A man is naturally a man, and his experience is different from that of a woman. They are different forms of the same species: homo sapiens aka human beings. Can we really say that their nature is opposing? How can another human being be born without a man-woman sexual union? It is because of their difference--opposite--that they can complement each other, and their unity bears another creation, or material unfolding of Love that remains intangible and invisible.

It is in this sense of Separation that we can appreciate this sense of Oneness. And the irony is that It is because of this Separation that our consciousness seem to contradict itself. This is known to many as paradox. Christ himself has taught paradoxical teachings, of which loving your enemies is the most well-known. In the realm of separation, truth will naturally contradict in the form of paradox because each opposite can embody the truth of another. Paradoxes are so universal and natural that it traverses all systems of thought. Our notion of opposing opposites tells us to take sides, yet the realization of complementing opposites tells us that we cannot--choosing one means choosing the other. As one meditation teacher puts it, you cannot choose the right wing of a bird more important than the left one. Both of them are important.

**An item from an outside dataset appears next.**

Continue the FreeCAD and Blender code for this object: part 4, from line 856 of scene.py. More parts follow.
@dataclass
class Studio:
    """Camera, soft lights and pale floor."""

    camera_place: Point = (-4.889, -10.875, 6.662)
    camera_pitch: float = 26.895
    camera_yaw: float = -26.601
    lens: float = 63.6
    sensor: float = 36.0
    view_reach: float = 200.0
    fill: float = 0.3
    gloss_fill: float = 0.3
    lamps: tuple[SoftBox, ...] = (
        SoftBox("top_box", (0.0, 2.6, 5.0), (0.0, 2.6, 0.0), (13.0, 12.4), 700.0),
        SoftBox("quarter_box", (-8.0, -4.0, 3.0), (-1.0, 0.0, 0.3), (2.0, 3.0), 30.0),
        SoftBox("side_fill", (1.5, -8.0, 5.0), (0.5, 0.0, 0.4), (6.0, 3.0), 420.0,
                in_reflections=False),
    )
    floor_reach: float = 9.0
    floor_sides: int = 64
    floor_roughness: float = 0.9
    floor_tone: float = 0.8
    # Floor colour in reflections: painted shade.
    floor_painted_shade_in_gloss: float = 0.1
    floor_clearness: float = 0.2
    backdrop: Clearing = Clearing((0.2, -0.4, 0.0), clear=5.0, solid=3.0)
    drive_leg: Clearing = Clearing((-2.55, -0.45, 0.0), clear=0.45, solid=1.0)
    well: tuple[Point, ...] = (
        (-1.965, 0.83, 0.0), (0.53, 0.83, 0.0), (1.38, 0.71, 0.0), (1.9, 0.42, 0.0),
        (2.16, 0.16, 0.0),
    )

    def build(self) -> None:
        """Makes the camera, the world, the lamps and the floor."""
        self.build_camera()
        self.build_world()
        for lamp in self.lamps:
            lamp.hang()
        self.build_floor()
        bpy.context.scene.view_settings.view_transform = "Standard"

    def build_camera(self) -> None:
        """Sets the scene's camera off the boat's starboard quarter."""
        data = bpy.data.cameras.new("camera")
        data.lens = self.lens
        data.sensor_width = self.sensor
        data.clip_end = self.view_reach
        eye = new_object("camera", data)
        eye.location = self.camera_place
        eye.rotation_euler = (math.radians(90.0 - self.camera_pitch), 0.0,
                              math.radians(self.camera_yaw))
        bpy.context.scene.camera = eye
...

Now, we can refresh our ways of seeing opposites. In a paradoxical manner, I am you, and you are me. We both have this same human experience and both of us seek to embody what Love is. So long as we seek for Oneness, through intentions of cooperation, collaboration and participation, rather than competition, domination and manipulation, we are materializing the possibility of Love to exist in our lives, not just a concept, but a true and tangible existence.





Monday, August 10, 2009

Questions

How can anyone of us truly Love? How can Loving be easy if things are not quite right? If at times we feel bad of those unwanted things happening, how can we say that there is really Love? When mental and emotional pains linger, how can Love be felt amid them? What if Love is just a thought, an imagination, a sentiment all exist in a realm impenetrable to our senses? What if Love is just that, an intangible reality, only real in the dreams we make?

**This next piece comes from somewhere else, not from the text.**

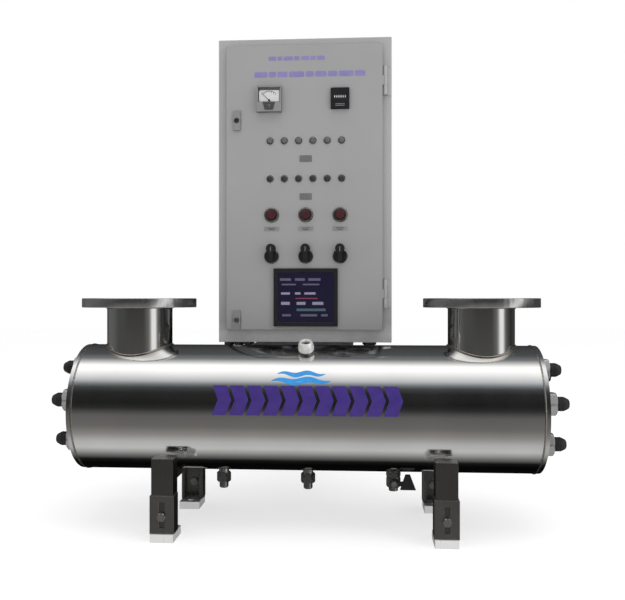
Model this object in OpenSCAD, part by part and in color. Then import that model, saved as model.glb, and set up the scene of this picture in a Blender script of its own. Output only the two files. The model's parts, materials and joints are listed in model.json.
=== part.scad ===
// Stainless steel ultraviolet water clarifier: a horizontal chamber with two flanged ports,
// six lamps in quartz sleeves, and its control cabinet on a bracket behind the chamber.
// The origin is on the floor, under the middle of the chamber. X runs along the chamber,
// -Y is the front and +Z is up.

/* [Chamber] */
// Outside diameter of the chamber tube
chamber_d = 219.1; // [216:0.1:222]
// Wall of the chamber tube
chamber_wall = 3; // [2:0.5:4]
// Length of the chamber over its end plates
chamber_len = 790; // [780:5:820]
// Height of the chamber axis above the floor
axis_z = 205; // [200:1:215]
// Thickness of an end plate
end_plate_t = 8; // [6:1:10]

/* [Water ports] */
// Distance from the middle of the chamber to a port
port_x = 302; // [300:1:310]
// Outside diameter of a port neck
neck_d = 114.3; // [108:0.1:116]
// Wall of a port neck
neck_wall = 3; // [2:0.5:4]
// Outside diameter of a flange
flange_d = 200; // [195:1:205]
// Thickness of a flange
flange_t = 16; // [12:1:18]
// Height of a flange face above the floor
flange_top_z = 397; // [390:1:405]
// Bolt circle of a flange
bolt_circle_d = 165; // [160:1:168]
// Diameter of a bolt hole in a flange
bolt_hole_d = 19; // [15:1:19]
// Number of bolt holes in a flange
bolt_count = 8; // [4:4:8]

/* [Lamps] */
// Number of lamps on the ring
lamp_count = 6; // [6:1:6]
// Radius of the ring of lamps
lamp_ring_r = 72; // [66:1:74]
// Angle of the first lamp above the front
lamp_first_angle = 15; // [13:1:17]
// Outside diameter of a quartz sleeve
sleeve_d = 20; // [19.5:0.1:20]
// Wall of a quartz sleeve
sleeve_wall = 1.5; // [1.2:0.1:1.5]
// Diameter of a lamp tube
lamp_d = 15; // [14:0.5:15.5]
// Size across the flats of a gland nut
gland_nut_af = 36; // [35:1:38]
// Length of a gland nut
gland_nut_len = 16; // [15:1:18]

/* [Stand] */
// Distance from the middle of the chamber to a leg
leg_x = 229.5; // [220:0.5:240]
// Distance from the chamber axis to the outer face of a leg
leg_face_y = 122; // [120:1:126]
// Width of a leg channel
leg_w = 36; // [34:1:40]
// Depth of a leg channel
leg_depth = 30; // [26:1:32]
// Thickness of a leg channel
leg_t = 4; // [3:0.5:5]
// Height of the top of a leg
leg_top_z = 135; // [130:1:140]
// Height of the shoe round the foot of a leg
shoe_h = 62; // [55:1:66]
// Radius of an anchor hole in a foot
anchor_hole_r = 5; // [4:0.5:6]

/* [Cabinet] */
// Width of the cabinet
cabinet_w = 340; // [340:1:342]
// Depth of the cabinet behind its door
cabinet_d = 182; // [180:1:200]
// Height of the cabinet
cabinet_h = 596; // [590:1:600]
// Height of the cabinet floor
cabinet_z = 311; // [310:1:312]
// Offset of the cabinet from the middle of the chamber
cabinet_x = -17; // [-18:1:-16]
// Sheet thickness of the cabinet
sheet_t = 1.5; // [1.2:0.1:1.5]
// Depth of the door pan
door_t = 16; // [16:0.5:17]
// Border of the cabinet frame beside and above the door
border = 18; // [18:0.5:19]
// Border of the cabinet frame under the door
border_low = 25; // [25:1:27]

/* [Controls] */
// Spacing of the indicator lamps
indicator_pitch = 27.8; // [26:0.1:28]
// Spacing of the buttons and selectors
switch_pitch = 66.5; // [60:0.5:68]
// Travel of a push button
button_travel = 4; // [2:0.5:5]
// Width of the display
display_w = 124; // [110:1:126]
// Height of the display
display_h = 112; // [100:1:113]

/* [Hidden] */
$fn = 64;
tight = 0.05;
loose = 0.08;
past = 1;

shell_r = chamber_d / 2;
shell_in_r = shell_r - chamber_wall;
half_len = chamber_len / 2;
neck_r = neck_d / 2;
neck_in_r = neck_r - neck_wall;
neck_top_z = flange_top_z - 3;

// Lamp ends, measured outward from the face of an end plate
socket_r = 14.8;
socket_out = 9;
socket_in = 12;
sleeve_r = sleeve_d / 2;
socket_bore_r = sleeve_r + 0.4;
sleeve_out = 20;
nut_start = 0.5;
nut_web_t = 2.5;
nut_web_start = nut_start + gland_nut_len - nut_web_t;
nut_bore_r = sleeve_r + 0.3;
seal_wire_r = (socket_r - sleeve_r - 2 * tight) / 2;
seal_ring_r = (socket_r + sleeve_r) / 2;
lamp_wall = 1;
base_r = sleeve_r - sleeve_wall - 0.2;
base_len = 18;
base_out = 16;
pin_circle_r = 4;
boot_r = 12;
boot_start = nut_start + gland_nut_len + 0.5;
boot_len = 14;
boot_tip_r = 7.5;
boot_tip_len = 7;
lead_r = 3;
lead_out = sleeve_out + lead_r + 3;

// Lamp leads behind the chamber
lead_bend_r = 14;
lead_row_y = 160;
lead_row_step = 22;
lead_riser_x = [-170, -150, -130];
lead_top_z = cabinet_z + 45;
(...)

What is the nature of Love? It is proven that Love last forever, and can be felt as emotions, yet why do emotions never last? Why is Love beautiful and yet we still see the ugliest of things? It is said to be sacred but what makes us see it less? Why can we not accept that everything we see is Love, even if some are horribly unacceptable? What makes these paradoxes true, and see them to lie to us every time?

While some people tell that we are all Love, why do we need to Love others? Why do we need to give Love if Love is present in each of us? Why is it when we try to give Love, it does not comes back to us the way we wanted to? Why in the world Love brings so much pain and bliss at the same time? We have heard people who teach Love that Love itself is not painful, yet why people are beset with pain? While they teach that we have to know Love, why is Love difficult to know? Why do they call it a mystery, if it is something that is right before our eyes? What is the use of mystery, if answers are really always there?

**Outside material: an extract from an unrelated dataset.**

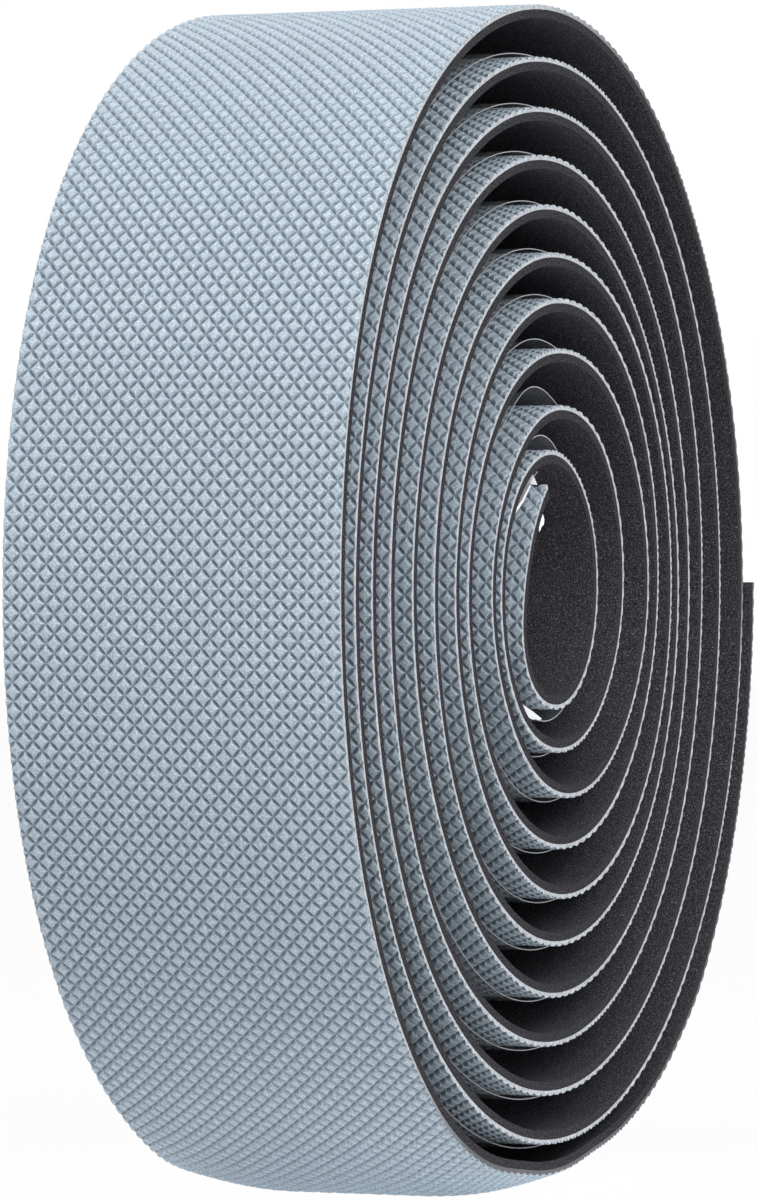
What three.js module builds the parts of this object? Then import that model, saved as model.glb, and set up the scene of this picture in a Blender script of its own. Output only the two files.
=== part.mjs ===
// A roll of handlebar tape, wound loosely round an open middle and standing on its rim.
// The tape is a cushioned laminate: a thin embossed cover outside, soft black foam inside.
// A thin release film lies on the cover between the turns.
// Millimetres, +Z up. The winding axis runs along Y, and the origin is under it, on the flat spot.

import * as THREE from 'three';

// Tape and film
const tapeWidth = 30;
const coverThickness = 0.45;
const foamThickness = 0.75;
const filmThickness = 0.15;
const filmInset = 2.3;
const filmClearance = 0.3;

// The soft roll has settled on its rim, on a flat spot of this length.
const flatSpotLength = 17;

// Where the tape and the film start and stop, in degrees round the winding from three o'clock.
const innerEndAngle = 108;
const filmInnerEndAngle = 88;
const lastBottomAngle = 10 * 360 + 270;
const outerEndAngle = 11 * 360;
const filmOuterEndAngle = 10 * 360 - 4;

// Longest facet along the winding, and the widest angle that one may turn through.
const facetLength = 5.5;
const facetAngle = 15;

// Radius to the outside of the innermost turn, every eighth of a turn from twelve o'clock.
const spokeStep = 45;
const firstSpokeAngle = 90;
const innermostRadii = [9.8, 8.5, 8.75, 10.6, 10.5, 10.3, 10.3, 11.1];

// Each further turn lies one tape and one film further out, with this much slack at each spoke.
const slackByTurn = [
  [0.45, 2.85, 3.4, 1.85, 1.85, 3.15, 4.8, 4.4],
  [2.05, 0.35, 0.3, 0.15, 1.85, 3.55, 4.75, 3.5],
  [3.05, 3.65, 3.7, 3.75, 2.7, 1.55, 0.7, 2.05],
  [2.45, 1.75, 1.0, 1.35, 2.4, 2.55, 1.65, 1.35],
  [2.05, 2.95, 2.95, 3.05, 2.2, 0.95, 0.0, 0.35],
  [2.15, 2.65, 2.9, 2.35, 2.55, 1.75, 1.0, 1.65],
  [2.25, 3.15, 3.05, 3.65, 2.25, 1.75, 1.75, 2.55],
  [2.25, 2.25, 2.05, 2.05, 2.35, 2.85, 3.1, 2.45],
  [2.45, 2.05, 1.75, 2.05, 2.35, 3.25, 4.5, 3.15],
  [2.65, 2.25, 1.2, 1.85, 3.1, 1.75, 1.25],
];

const tapeThickness = coverThickness + foamThickness;
const filmSpace = filmClearance + filmThickness + filmClearance;

function windingRadii() {
  const radii = [...innermostRadii];
  const perTurn = innermostRadii.length;
  for (const slacks of slackByTurn) {
    const inner = radii.slice(-perTurn);
    slacks.forEach((slack, spoke) => radii.push(inner[spoke] + tapeThickness + filmSpace + slack));
  }
  return radii;
}

const spokeRadii = windingRadii();
const spokeAngles = spokeRadii.map((_, spoke) => firstSpokeAngle + spoke * spokeStep);
const radiusCurve = new THREE.CubicInterpolant(spokeAngles, spokeRadii, 1);

// Outside of the cover at an angle, seen from the open face, with the winding axis at the origin.
function pointOnWinding(angle) {
  const radius = radiusCurve.evaluate(angle)[0];
  const turned = THREE.MathUtils.degToRad(angle);
  return new THREE.Vector2(radius * Math.cos(turned), radius * Math.sin(turned));
}

// The flat spot runs between two points of the last turn, both brought to the height of the upper one.
const bottomRadius = radiusCurve.evaluate(lastBottomAngle)[0];
const flatHalfAngle = THREE.MathUtils.radToDeg(Math.asin(flatSpotLength / 2 / bottomRadius));
const flatStartAngle = lastBottomAngle - flatHalfAngle;
const flatEndAngle = lastBottomAngle + flatHalfAngle;
const axisHeight = -Math.max(pointOnWinding(flatStartAngle).y, pointOnWinding(flatEndAngle).y);

function anglesBetween(start, end) {
  const angles = [start];
  let angle = start;
  while (angle < end) {
    const radius = radiusCurve.evaluate(angle)[0];
    const step = Math.min(facetAngle, THREE.MathUtils.radToDeg(facetLength / radius));
    angle = end - angle < 1.5 * step ? end : angle + step;
    angles.push(angle);
  }
  return angles;
}

function standingPoint(angle) {
  const point = pointOnWinding(angle);
  point.y = Math.max(point.y, -axisHeight);
  return point;
}

// Outward direction at each point, square to the line through its two neighbours.
function outwardNormals(points) {
  return points.map((_, i) => {
    const before = points[Math.max(i - 1, 0)];
    const after = points[Math.min(i + 1, points.length - 1)];
    const along = new THREE.Vector2().subVectors(after, before).normalize();
    return new THREE.Vector2(along.y, -along.x);
  });
}

// A layer is a closed band between two distances from the outside of the cover.
function layerGeometry(angles, outerOffset, innerOffset, width) {
  const points = angles.map(standingPoint);
  const normals = outwardNormals(points);
  const offsetLine = (offset) => points.map((point, i) => point.clone().addScaledVector(normals[i], offset));
  const outline = [...offsetLine(outerOffset), ...offsetLine(innerOffset).reverse()];
  const section = new THREE.Shape(outline);
  const geometry = new THREE.ExtrudeGeometry(section, { depth: width, bevelEnabled: false });
  return geometry.translate(0, 0, -width / 2);
}

const coverMaterial = new THREE.MeshStandardMaterial({ color: 0xafbdc8, roughness: 0.55, metalness: 0 });
const foamMaterial = new THREE.MeshStandardMaterial({ color: 0x2c2c2f, roughness: 0.95, metalness: 0 });
const filmMaterial = new THREE.MeshStandardMaterial({ color: 0xf0f0f4, roughness: 0.25, metalness: 0 });

function layerMesh(name, geometry, material) {
  const mesh = new THREE.Mesh(geometry, material);
  mesh.name = name;
  return mesh;
}

const tapeAngles = [
  ...anglesBetween(innerEndAngle, flatStartAngle),
  ...anglesBetween(flatEndAngle, outerEndAngle),
];
const filmAngles = [
  ...anglesBetween(filmInnerEndAngle, innerEndAngle).slice(0, -1),
  ...tapeAngles.filter((angle) => angle < filmOuterEndAngle),
];

const roll = new THREE.Group();
roll.name = 'handlebar_tape_roll';
roll.rotation.x = Math.PI / 2;
roll.position.z = axisHeight;
roll.add(
  layerMesh('cover_layer', layerGeometry(tapeAngles, 0, -coverThickness, tapeWidth), coverMaterial),
  layerMesh('foam_backing', layerGeometry(tapeAngles, -coverThickness, -tapeThickness, tapeWidth), foamMaterial),
  layerMesh(
    'release_film',
    layerGeometry(filmAngles, filmClearance + filmThickness, filmClearance, tapeWidth - 2 * filmInset),
    filmMaterial
  )
);

const part = new THREE.Group();
part.add(roll);

export default part;
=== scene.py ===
# A roll of handlebar tape, wound loosely round an open middle and standing on its rim.
import math

import bmesh
import bpy
import numpy as np
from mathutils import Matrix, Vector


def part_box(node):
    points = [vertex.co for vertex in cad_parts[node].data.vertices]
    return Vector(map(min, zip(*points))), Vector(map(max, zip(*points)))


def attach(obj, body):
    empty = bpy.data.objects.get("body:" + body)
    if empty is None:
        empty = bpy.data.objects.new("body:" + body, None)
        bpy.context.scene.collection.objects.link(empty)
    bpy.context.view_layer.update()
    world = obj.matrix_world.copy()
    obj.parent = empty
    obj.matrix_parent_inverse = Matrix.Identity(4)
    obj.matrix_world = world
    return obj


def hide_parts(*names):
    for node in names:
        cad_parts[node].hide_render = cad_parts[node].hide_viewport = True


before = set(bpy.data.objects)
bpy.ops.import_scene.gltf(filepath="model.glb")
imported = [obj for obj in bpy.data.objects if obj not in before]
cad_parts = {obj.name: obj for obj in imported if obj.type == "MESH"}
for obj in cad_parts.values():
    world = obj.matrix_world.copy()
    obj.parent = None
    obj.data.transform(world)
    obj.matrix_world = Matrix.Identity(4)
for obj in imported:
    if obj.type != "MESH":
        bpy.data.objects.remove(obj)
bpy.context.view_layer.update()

# Lengths are in millimetres and angles in degrees, and meshes are written in metres.
MM = 0.001

# The tape and the film that lies on it
COVER_THICKNESS = 0.45
FOAM_THICKNESS = 0.75
FILM_THICKNESS = 0.15
FILM_CLEARANCE = 0.3
TAPE_THICKNESS = COVER_THICKNESS + FOAM_THICKNESS
FILM_SPACE = FILM_CLEARANCE + FILM_THICKNESS + FILM_CLEARANCE

# The winding, as the CAD part has it: radius to the outside of the cover, every eighth of a turn
SPOKE_STEP = 45
FIRST_SPOKE = 90
INNERMOST_RADII = [9.8, 8.5, 8.75, 10.6, 10.5, 10.3, 10.3, 11.1]
SLACK_BY_TURN = [
    [0.45, 2.85, 3.4, 1.85, 1.85, 3.15, 4.8, 4.4],
    [2.05, 0.35, 0.3, 0.15, 1.85, 3.55, 4.75, 3.5],
    [3.05, 3.65, 3.7, 3.75, 2.7, 1.55, 0.7, 2.05],
    [2.45, 1.75, 1.0, 1.35, 2.4, 2.55, 1.65, 1.35],
    [2.05, 2.95, 2.95, 3.05, 2.2, 0.95, 0.0, 0.35],
    [2.15, 2.65, 2.9, 2.35, 2.55, 1.75, 1.0, 1.65],
    [2.25, 3.15, 3.05, 3.65, 2.25, 1.75, 1.75, 2.55],
    [2.25, 2.25, 2.05, 2.05, 2.35, 2.85, 3.1, 2.45],
    [2.45, 2.05, 1.75, 2.05, 2.35, 3.25, 4.5, 3.15],
    [2.65, 2.25, 1.2, 1.85, 3.1, 1.75, 1.25],
]
INNER_END = 105.5
LAST_TURN = 10 * 360
OUTER_END = LAST_TURN + 360.8
LAST_BOTTOM = LAST_TURN + 270
FLAT_SPOT_LENGTH = 17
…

How can all of us learn Love? Each of us want affection and attention from others, yet why do we need to give these things that we ourselves are really in need of? Isn't it difficult to give something that we ourselves are seeking for? How is it possible, when the more we can give Love, the more we can receive? But what is the purpose of Loving others, if the Love within them is complete? Do they still need Love if they are truly filled with it?

And if we are Love in the real sense, why are we not aware that we are? What makes Love powerless to let us know that we are powerful? Why does Love allow us to question its nature, if its very nature is unquestionable? Why does Love appear absurd to our reasoning mind? Why does it keep us perplexed of its truth? Why does it perplex us, and becomes the clearest thought we can understand? How can we understand something that renders itself unintelligible? What makes it so strong to shatter our logic, which has taught us the world we knew? What makes us so weak not to understand Love, when the irony is that the Love that weakens us is the same Love that can make us strong?

Why does Love destroy our small minds, then it makes us realize that they are bigger than we think? Why does Love make things contrary to what they seem, and make them appear unreal? If Love could be simple, why is it too complex? Others speak about Love, yet why is it unspeakable? Why is Love both possible and impossible? What makes us humanly imperfect, but as Love we are perfect? Why do we need to learn Love if Love is supposed to be unlearned? Why do we need to remember it, if the truth is nothing is forgotten by Love? Why can Love not remember everything, if Love itself is remembering? Or is it us that we forget Love? Why, as Love, can we forget things that all this time we remember?

When is the right time to understand Love? Why do we need to spend centuries for us humans to learn our lessons of Love? If Love is compassionate, why does it need to sacrifice lives in order for us to honor life? We are told that Love is now, and we should Love from now on, yet what were those days in the past? Weren't they the "nows" that those people should have acknowledged? Was a particular time in our human history a perfect timing to understand Love? Or is it the time today that comes to our awareness? If Love is really timeless, why do we need to spend time to express our Love? And why is it that this world needs time to live when Love does not have it at all?

Love is within in, they say, yet why is it hard to find? Why is that our narrow dimensions of reality cannot contain what is Love within? What makes Love vast inside of our limited bodies? What makes us limited to contain the Love that is unlimited? Or to be someone that is limitless? And why do we need to experience this boundless Love through our thoughts and emotions when Love is neither of them? Why could we not exist immaterially, if this formless Love exists that way? Why do we need this physicality to let Love be real? Why is Love both real or unreal in the material and immaterial? Why do all physical things we see come from Love even if Love cannot create anything other than what we wanted to create? And if we are creators ourselves through Love, why can our hands destroy, if these hands are Love themselves?

Why do we need to ask these questions if there is no need to find answers, since Love has them since time has begun?